Flax is one of the oldest domesticated crops, and has been used to make linen for thousands of years. Flax fibers are also used in rope, twine, and paper.

Harvard University archaeologist Ofer Bar-Yosef says he and his colleagues stumbled across the flax while looking through soil samples for grains of pollen, which prehistoric archaeologists use to infer climate conditions.

"So this was absolutely an accidental discovery, and of course a fascinating one," he said.

The bits of flax they found were microscopic, but some of the fibers showed signs of having been cut, knotted, and even colored using some of the 100 Caucasus plants suitable for dying fiber.

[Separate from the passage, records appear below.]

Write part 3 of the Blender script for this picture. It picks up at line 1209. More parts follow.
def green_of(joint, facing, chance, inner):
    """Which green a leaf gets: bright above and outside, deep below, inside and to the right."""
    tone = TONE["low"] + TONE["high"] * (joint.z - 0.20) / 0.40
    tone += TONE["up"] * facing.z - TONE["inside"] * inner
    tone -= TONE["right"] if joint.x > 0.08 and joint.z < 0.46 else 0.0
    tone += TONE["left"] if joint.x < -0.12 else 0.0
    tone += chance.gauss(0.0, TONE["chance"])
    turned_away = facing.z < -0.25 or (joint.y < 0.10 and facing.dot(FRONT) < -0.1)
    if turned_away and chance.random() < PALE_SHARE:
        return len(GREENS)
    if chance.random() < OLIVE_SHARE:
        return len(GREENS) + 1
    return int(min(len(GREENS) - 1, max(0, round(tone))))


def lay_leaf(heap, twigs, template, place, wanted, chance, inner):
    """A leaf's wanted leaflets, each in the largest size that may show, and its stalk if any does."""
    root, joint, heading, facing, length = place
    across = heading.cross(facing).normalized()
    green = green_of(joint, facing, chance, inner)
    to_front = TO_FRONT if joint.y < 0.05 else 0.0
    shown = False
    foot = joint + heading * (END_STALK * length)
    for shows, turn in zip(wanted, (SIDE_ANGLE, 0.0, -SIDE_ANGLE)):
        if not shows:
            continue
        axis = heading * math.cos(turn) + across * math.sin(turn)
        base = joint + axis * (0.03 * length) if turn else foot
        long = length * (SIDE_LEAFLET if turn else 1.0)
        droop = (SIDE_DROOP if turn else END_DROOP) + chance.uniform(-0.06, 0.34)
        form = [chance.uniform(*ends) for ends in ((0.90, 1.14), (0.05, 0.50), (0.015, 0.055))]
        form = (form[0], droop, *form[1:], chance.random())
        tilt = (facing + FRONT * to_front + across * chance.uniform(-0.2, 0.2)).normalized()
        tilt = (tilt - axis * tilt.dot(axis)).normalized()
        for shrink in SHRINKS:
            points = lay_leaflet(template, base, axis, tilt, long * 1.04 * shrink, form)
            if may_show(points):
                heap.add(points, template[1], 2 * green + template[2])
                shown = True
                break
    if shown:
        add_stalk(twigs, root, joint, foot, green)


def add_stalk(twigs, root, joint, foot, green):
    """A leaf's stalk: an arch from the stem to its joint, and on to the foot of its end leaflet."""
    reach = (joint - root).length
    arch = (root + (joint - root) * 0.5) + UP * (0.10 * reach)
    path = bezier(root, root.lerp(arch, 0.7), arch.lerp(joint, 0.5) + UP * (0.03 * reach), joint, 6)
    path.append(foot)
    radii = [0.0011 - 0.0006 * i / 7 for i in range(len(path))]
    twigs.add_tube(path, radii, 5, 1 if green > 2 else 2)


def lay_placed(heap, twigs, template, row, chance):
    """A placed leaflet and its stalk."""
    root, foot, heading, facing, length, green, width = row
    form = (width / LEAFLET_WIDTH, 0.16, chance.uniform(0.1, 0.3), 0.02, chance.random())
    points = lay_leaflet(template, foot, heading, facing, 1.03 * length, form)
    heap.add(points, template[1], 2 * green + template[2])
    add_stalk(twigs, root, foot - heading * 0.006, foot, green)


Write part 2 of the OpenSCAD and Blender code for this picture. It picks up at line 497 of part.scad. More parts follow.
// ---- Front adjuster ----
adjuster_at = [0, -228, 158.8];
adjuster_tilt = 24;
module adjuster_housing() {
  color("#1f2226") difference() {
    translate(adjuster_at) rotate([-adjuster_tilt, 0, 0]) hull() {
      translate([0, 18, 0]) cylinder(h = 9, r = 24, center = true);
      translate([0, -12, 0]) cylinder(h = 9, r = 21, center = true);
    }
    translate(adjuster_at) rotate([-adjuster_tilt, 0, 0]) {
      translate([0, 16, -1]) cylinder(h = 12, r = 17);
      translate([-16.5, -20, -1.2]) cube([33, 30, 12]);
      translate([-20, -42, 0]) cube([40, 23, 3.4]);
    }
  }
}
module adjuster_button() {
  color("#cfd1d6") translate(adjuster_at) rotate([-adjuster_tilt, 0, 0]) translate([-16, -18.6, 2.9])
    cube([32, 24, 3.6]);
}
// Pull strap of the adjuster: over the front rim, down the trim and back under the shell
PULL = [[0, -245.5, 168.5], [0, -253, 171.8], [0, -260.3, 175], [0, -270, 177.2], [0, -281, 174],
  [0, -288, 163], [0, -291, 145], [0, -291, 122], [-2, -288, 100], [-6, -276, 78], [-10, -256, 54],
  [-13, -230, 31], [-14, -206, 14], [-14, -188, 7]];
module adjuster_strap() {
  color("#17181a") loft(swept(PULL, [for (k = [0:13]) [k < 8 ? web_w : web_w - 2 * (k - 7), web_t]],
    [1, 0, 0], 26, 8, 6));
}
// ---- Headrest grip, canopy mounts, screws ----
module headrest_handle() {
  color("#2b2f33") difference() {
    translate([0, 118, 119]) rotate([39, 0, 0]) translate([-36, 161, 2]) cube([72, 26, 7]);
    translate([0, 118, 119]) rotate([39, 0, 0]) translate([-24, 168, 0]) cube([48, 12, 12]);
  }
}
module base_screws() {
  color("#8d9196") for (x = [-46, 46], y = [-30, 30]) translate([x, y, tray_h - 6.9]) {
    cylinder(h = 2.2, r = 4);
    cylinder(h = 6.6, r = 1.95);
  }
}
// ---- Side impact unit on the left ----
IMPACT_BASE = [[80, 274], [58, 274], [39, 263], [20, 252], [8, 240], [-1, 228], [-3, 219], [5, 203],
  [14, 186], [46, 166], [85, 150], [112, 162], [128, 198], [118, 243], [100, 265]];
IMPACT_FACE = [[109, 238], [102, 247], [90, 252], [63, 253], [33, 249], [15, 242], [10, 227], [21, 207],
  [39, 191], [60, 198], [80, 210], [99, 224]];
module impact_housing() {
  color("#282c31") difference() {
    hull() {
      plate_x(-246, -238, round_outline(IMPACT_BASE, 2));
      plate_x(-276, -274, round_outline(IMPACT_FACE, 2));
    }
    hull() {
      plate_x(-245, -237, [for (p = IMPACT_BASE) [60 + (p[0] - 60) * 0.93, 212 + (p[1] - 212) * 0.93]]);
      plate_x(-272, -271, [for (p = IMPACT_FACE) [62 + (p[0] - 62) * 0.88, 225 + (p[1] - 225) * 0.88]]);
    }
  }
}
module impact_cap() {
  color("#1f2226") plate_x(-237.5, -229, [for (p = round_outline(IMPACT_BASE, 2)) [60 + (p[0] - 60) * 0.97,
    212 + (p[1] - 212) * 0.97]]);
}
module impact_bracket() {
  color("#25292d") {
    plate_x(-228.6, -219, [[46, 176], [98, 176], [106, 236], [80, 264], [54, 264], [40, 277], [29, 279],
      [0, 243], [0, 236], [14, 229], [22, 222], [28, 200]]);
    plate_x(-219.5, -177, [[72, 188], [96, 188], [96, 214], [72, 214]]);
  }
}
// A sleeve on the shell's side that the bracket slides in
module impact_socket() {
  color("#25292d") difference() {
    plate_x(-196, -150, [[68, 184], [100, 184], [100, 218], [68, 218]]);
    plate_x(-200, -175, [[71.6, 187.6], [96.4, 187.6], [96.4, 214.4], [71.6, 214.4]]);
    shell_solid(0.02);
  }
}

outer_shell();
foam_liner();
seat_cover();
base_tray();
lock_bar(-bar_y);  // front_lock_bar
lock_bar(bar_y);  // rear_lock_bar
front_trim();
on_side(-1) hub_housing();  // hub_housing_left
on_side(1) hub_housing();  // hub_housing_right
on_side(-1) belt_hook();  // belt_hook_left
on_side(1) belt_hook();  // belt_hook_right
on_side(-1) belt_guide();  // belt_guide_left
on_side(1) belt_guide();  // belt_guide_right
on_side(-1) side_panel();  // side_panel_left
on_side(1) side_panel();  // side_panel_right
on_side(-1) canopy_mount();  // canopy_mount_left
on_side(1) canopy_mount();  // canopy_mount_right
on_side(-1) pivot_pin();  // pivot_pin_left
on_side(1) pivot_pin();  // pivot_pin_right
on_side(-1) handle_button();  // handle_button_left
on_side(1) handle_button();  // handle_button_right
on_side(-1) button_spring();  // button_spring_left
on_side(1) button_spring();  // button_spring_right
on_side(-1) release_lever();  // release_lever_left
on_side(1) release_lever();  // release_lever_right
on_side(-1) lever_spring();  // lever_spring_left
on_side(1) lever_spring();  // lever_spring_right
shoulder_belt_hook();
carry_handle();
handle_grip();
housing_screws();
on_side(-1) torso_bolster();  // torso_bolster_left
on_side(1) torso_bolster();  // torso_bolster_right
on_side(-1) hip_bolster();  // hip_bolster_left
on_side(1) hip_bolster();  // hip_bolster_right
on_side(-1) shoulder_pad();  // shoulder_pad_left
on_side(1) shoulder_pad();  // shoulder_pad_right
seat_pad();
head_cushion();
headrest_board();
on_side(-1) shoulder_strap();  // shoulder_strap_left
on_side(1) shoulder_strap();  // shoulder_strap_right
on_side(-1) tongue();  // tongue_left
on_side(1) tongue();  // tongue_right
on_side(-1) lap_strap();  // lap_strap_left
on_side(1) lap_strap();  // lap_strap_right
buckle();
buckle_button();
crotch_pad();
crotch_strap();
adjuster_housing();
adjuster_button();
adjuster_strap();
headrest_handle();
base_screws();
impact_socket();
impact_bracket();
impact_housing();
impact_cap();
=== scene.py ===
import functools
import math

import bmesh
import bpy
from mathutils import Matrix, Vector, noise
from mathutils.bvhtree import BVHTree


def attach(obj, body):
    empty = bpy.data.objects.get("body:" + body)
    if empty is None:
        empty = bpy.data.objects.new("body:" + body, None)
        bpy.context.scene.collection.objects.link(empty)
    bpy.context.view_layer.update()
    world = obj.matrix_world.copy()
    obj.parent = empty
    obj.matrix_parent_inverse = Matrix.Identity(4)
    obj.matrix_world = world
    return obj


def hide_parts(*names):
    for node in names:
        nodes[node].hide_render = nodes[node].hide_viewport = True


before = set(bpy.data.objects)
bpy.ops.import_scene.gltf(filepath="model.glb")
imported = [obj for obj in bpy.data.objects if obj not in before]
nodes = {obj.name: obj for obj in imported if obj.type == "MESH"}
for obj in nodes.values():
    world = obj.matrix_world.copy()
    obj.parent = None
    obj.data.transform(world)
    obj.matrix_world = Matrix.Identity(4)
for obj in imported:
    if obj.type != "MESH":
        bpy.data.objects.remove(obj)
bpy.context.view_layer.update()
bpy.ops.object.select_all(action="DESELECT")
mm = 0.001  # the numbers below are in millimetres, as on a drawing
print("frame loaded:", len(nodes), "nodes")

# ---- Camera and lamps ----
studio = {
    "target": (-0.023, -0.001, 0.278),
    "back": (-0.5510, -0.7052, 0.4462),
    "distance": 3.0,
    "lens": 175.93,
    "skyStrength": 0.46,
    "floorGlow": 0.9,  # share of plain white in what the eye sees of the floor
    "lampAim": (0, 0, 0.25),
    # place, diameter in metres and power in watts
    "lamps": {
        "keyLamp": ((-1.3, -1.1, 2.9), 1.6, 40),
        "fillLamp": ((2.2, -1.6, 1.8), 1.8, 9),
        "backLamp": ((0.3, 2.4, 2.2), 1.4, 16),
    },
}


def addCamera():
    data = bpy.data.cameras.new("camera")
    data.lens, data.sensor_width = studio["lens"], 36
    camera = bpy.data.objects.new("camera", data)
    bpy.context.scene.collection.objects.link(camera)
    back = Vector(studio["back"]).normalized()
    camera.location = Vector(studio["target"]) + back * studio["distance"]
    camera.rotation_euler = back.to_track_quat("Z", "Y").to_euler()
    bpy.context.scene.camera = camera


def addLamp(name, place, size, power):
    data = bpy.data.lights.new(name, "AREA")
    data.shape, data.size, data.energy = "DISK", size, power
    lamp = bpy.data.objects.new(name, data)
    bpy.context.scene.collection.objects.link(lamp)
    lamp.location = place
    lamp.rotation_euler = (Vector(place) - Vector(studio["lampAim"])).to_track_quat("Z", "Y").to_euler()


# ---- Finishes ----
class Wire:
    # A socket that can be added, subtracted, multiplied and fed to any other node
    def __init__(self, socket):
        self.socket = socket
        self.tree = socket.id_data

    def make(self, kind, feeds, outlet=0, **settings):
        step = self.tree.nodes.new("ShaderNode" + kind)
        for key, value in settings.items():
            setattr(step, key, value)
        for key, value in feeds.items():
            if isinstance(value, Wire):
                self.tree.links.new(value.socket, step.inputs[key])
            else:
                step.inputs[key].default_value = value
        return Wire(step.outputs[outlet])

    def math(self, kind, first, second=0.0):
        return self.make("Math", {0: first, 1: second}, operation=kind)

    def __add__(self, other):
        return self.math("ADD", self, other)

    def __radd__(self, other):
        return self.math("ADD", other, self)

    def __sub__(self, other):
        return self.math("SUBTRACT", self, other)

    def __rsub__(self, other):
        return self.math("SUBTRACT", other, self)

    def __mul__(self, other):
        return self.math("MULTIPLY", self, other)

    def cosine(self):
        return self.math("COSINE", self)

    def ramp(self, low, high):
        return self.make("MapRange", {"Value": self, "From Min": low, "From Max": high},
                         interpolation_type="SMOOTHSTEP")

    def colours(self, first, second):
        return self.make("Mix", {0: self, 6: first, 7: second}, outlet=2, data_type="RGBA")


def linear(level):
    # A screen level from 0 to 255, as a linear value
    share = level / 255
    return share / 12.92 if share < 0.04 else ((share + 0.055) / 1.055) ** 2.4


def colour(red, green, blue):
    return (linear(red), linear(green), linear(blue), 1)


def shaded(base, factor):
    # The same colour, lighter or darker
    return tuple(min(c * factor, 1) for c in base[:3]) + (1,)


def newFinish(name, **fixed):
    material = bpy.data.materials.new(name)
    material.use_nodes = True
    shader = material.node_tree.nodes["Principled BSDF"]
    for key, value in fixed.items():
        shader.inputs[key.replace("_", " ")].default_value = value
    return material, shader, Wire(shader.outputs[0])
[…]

"And therefore, it's not surprising that they even dyed their own - whatever they [made] from it. Let's say they made ropes or strings, that they dyed some of them," Bar-Yosef said

The discovery dates from a time when modern humans were fanning out through the Middle East into Europe and Central Asia, displacing the Neanderthals. By 30,000 years ago, they'd already reached Dzudzuana Cave, where the flax was discovered, though Bar-Yosef says it's unclear whether flax might have been used even earlier.

"Whether it started with modern humans, I'm not sure. Maybe Neanderthals had it before. But we don't know," he said.

There's no way to know for sure how these early humans discovered that a plant could be turned into fibers that could be woven in useful ways, but Bar-Yosef says it probably was a woman who figured it out.

"Men, males, used to be the hunters, go after the animals, and so on. Females were always around the camp, but they were the ones who paid attention to the botany, to the plants all around [them]," he said.

Harvard archaeologist Ofer Bar-Yosef says the chance discovery of flax fibers at a site inhabited thousands of years before the plant was known to be used illustrates the key role that science has come to play in uncovering the past.

"When you start digging a site, you can expect anything, because there are a lot of things which were not preserved, and other that [were] preserved in such a way that you don't see them," he said. "And therefore, a chance discovery through the microscope shows you that the involvement of science in archaeology is critical."

The researchers identified more than 1300 fragments of flax fiber from various locations in the cave, sometimes in combination with bits of dyed and twisted fur from the Caucasus antelope called the tur. In a report published in the journal Science, Bar-Yosef writes that this might - might - suggest that the early humans in the Dzudzuana Cave in Georgia were processing fur and cloth.